XCP-ng backup and DR - Windows Server 2025 with AD-DS

I’m going through and planning out a better backup and DR plan, and remembered something while thinking about the health checks. When doing a health check, does the process time out after XX minutes?

Yes I know, you are thinking that the management agent should be up pretty quickly, but there’s a wrench in the Server 2025 gears.

When running Server 2025, and running Active Directory (and maybe other modules), there is something that prevents the management agent from starting. After some fooling around I found that the simple answer was to go to services → select the MA service and stop it → then double click and set the service to automatic (delayed start). Best to then restart the VM to reload everything. Now the system will boot, and it takes “a long time” for the MA to start, could be 1 minute, could be longer, never really timed it on the single 2025 VM that I have in my lab.

So does the health check time out if the MA takes too long to start?

Back to the MA getting stuck… This has some side effects! Things like the Windows Installer will not function while the MA is locked up. So you can not uninstall the MA, or install updates, etc. Another user found a few other things that didn’t work during this condition, I’d have to go back through the thread to see what parts do not function.

This testing was done with MA/drivers from Xenserver versions 9.33 and 9.4, I have not tested this with the XCP-ng drivers/MA yet. Just haven’t had the kind of time I want to work on all this stuff!

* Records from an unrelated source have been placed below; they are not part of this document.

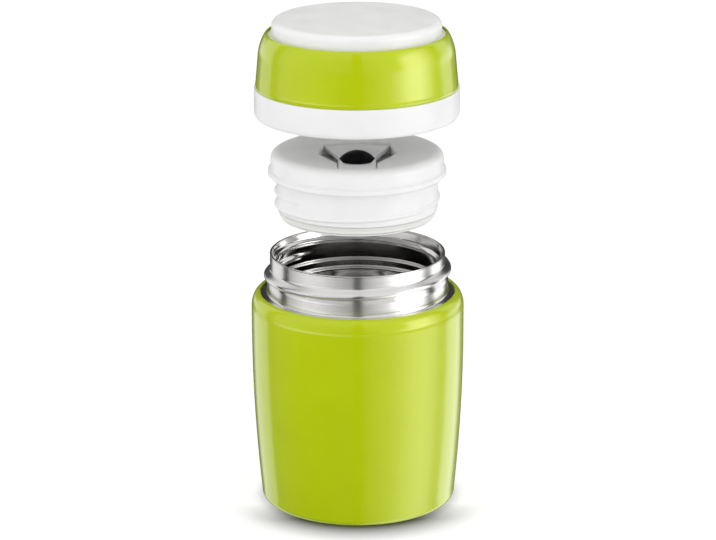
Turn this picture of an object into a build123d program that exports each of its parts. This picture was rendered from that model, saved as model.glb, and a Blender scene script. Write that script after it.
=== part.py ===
from build123d import *
import os

# Insulated food jar: a double-walled steel jar, a screw stopper with a vent, and a screw lid.
# Millimetres. The origin is the middle of the foot ring, on the table, and +Z is up.
# The stopper and the lid are stored unscrewed and raised clear of the jar, one above the other.
# The front of the jar, where the vent's press tab points, is -Y.

# ---------------------------------------------------------------- threads and travel
thread_lead = 6.0
stopper_turns = 6
lid_turns = 7.5
stopper_lift = stopper_turns * thread_lead
lid_lift = lid_turns * thread_lead
thread_start_angle = 150.0
thread_fade = 30.0
thread_fade_steps = 3
thread_fade_left = 0.1
moving_gap = 0.3

# ---------------------------------------------------------------- jar, mouth and flask
mouth_radius = 37.9
flask_wall = 0.6
mouth_bead_rise = 1.2
mouth_bead_half_height = 1.5
mouth_bead_start_depth = 10.4
mouth_bead_turns = 1.15
ledge_depth = 14.2
ledge_drop = 4.4
ledge_width = 3.0
throat_length = 0.8
flask_shoulder_drop = 15.0
flask_corner_round = 8.0
mouth_bead_radius = mouth_radius - mouth_bead_rise
throat_radius = mouth_radius - ledge_width

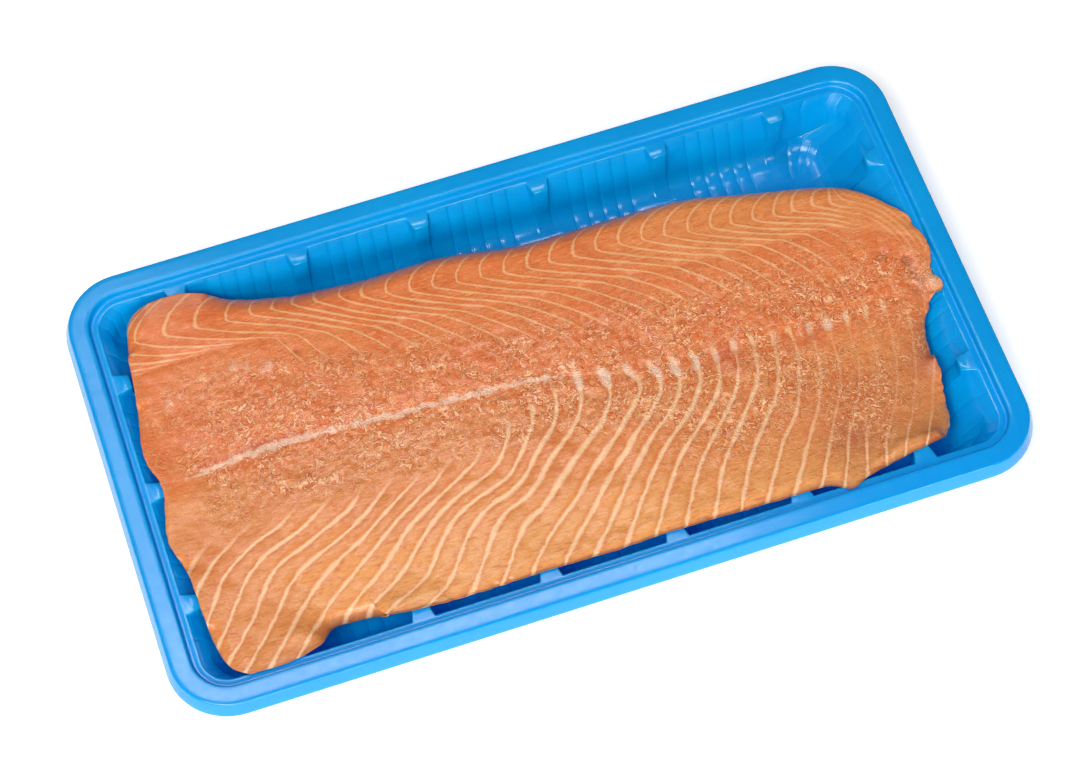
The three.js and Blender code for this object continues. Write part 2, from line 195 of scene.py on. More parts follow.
# ---- The photograph's viewpoint ----
CAMERA_PLACE = (-181.6, -614.4, 1217.3)  # mm from the tray's bottom centre
CAMERA_TURNS = (27.95, 1.22, -18.57)  # degrees about X, Y and Z
CAMERA_LENS = 104.4

# ---- Softboxes: name, place, aim (metres), width, depth, watts ----
LIGHTS = [
    ("key_softbox", (-1.12, -1.29, 2.49), (0, 0, 0), 1.5, 1.2, 66.0),
    ("low_softbox", (-0.5, -1.9, 0.9), (0, 0, 0), 1.2, 0.8, 20.0),
    ("front_softbox", (0.47, -1.2, 0.75), (0.1, 0, 0), 0.26, 0.8, 3.6),
    # These two are seen in the flange: one in its front stretch, one in its left stretch.
    ("flange_softbox", (0.02, 0.415, 1.23), (0.02, 0.415, 0), 0.57, 0.17, 2.4),
    ("left_softbox", (-0.19, 0.62, 1.23), (-0.19, 0.62, 0), 0.16, 0.42, 0.8),
]


# ================= Small helpers =================

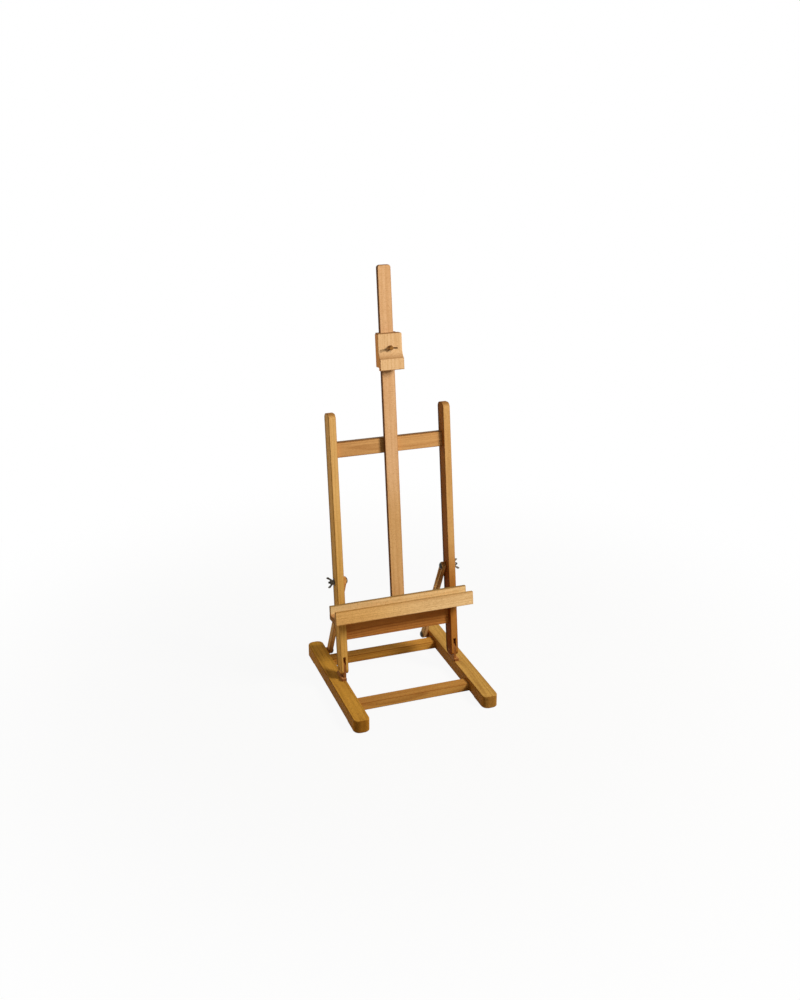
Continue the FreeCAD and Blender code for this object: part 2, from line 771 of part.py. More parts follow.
def make_struts():
    keep_pair("strut", strut())
    keep("tilt_bolts", *both_sides([lean(tilt_bolt())]))
    keep("tilt_washers", *both_sides([lean(ring) for ring in tilt_washers()]))
    keep_pair("tilt_nut", lean(tilt_nut()))


def make_clamp():
    keep("clamp_block", lean(clamp_block()))
    keep("clamp_cheeks", *both_sides([lean(clamp_cheek())]))
    keep("clamp_keeper", lean(clamp_keeper()))
    keep("clamp_keeper_screws", *keeper_screws())
    keep("clamp_insert", lean(clamp_insert()))
    keep("clamp_screw", lean(clamp_screw()))


os.makedirs("parts", exist_ok=True)
make_base()
make_panel()
make_tray()
make_struts()
make_clamp()
for name, shape in made.items():
    print(name, len(shape.Solids), "solids", round(shape.Volume / 1000, 2), "cm3", shape.isValid())
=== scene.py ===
import json
import math
import bpy
from mathutils import Matrix, Vector


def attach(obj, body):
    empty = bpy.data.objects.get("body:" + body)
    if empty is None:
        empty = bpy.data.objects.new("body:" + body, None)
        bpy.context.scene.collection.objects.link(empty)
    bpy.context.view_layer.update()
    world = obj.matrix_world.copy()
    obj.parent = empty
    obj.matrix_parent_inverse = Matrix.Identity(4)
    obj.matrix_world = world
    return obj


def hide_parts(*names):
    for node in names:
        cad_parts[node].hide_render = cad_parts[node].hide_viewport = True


# Table easel of oiled beech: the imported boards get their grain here, and the hardware its detail.
# Metres, Z up, the easel faces -Y.

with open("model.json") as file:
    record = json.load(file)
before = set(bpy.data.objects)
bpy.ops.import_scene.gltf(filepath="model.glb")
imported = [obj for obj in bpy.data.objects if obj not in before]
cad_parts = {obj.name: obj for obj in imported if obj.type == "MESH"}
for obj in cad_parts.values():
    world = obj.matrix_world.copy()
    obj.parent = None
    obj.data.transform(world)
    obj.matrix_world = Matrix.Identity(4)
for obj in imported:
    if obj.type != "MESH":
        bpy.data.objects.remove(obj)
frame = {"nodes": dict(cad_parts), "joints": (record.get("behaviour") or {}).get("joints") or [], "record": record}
nodes = frame["nodes"]
jointPlace = {joint["name"]: Vector(joint["pos_m"]) for joint in frame["joints"] if "pos_m" in joint}
jointAxis = {joint["name"]: Vector(joint["axis"]) for joint in frame["joints"]}
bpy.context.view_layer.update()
bpy.ops.object.select_all(action="DESELECT")
print("frame loaded,", len(nodes), "pieces")

acrossWay = Vector((1, 0, 0))
depthWay = Vector((0, 1, 0))
upWay = Vector((0, 0, 1))
mastWay = jointAxis["clamp_slide"].normalized()     # up along the leaning panel
panelBack = mastWay.cross(acrossWay).normalized()   # out of the panel's rear, away from the painter
strutRun = jointPlace["tilt_nut_turn_right"] - jointPlace["strut_swing_right"]
strutWay = Vector((0.0, strutRun.y, strutRun.z)).normalized()   # from the lower bolt to the bolt in the panel


# short ways to add material nodes
def linkOrSet(tree, socket, value):
    if isinstance(value, bpy.types.NodeSocket):
        tree.links.new(value, socket)
    elif value is not None:
        socket.default_value = value


def mathNode(tree, operation, first, second=None, third=None, clamped=False):
    node = tree.nodes.new("ShaderNodeMath")
    node.operation = operation
    node.use_clamp = clamped
    for socket, value in zip(node.inputs, (first, second, third)):
        linkOrSet(tree, socket, value)
    return node.outputs[0]


def vectorNode(tree, operation, first, second=None):
    node = tree.nodes.new("ShaderNodeVectorMath")
    node.operation = operation
    linkOrSet(tree, node.inputs[0], first)
    linkOrSet(tree, node.inputs[1], second)
    scalar = operation in ("LENGTH", "DOT_PRODUCT", "DISTANCE")
    return node.outputs["Value" if scalar else "Vector"]


def fadeNode(tree, value, low, high, start=0.0, end=1.0):
    node = tree.nodes.new("ShaderNodeMapRange")
    node.interpolation_type = "SMOOTHSTEP"
    linkOrSet(tree, node.inputs["Value"], value)
    for name, number in (("From Min", low), ("From Max", high), ("To Min", start), ("To Max", end)):
        linkOrSet(tree, node.inputs[name], number)
    return node.outputs["Result"]


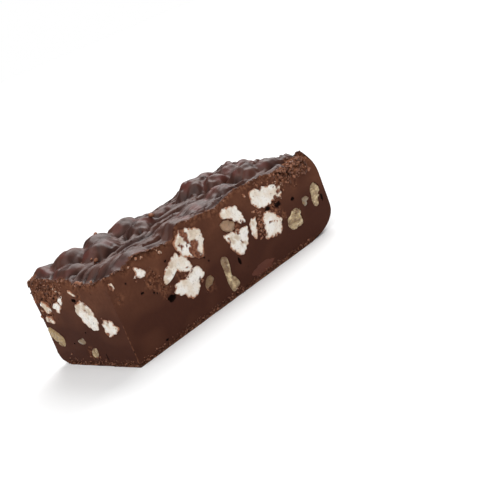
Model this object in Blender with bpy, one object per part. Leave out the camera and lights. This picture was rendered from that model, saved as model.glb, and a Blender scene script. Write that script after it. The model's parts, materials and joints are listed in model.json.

This is quite interesting. I stood up a 2025 server a while back for testing purposes, but never tested the backups like that since it was a testing box.

I’ll do some testing on this and see what I find.

The important thing with the MA is that if you have AD-DS installed and configured, it is going to fail to start, which might fail the backup process. It may fail a migration process too, again I haven’t tested all scenarios with this issue yet.

I was using the Eval version, but one of the other people on the XCP forums was using the production version.

There’s also an odd thing where 2025 and the drivers allow you to safe eject the OS drive, there’s a registry hack for fixing this (also in the XCP forums), this drive eject also happens in win11 if memory is correct.

Well, think I did something wrong here:

Going to let it go for a while and see what happens. Going from lab pool with NFS storage to lab backup pool with local NVME storage, I don;t thinkt he storage is the problem. The XO is running on LAB and everything has a 10gbe connection. But the hosts are little HP T740 computers and this might be where problems start, 64GB of RAM though so should be OK.

The timeout for the Health Check is 10 minutes

healthCheckTimeout = '10m' # the default

There is a discussion in their forums about it.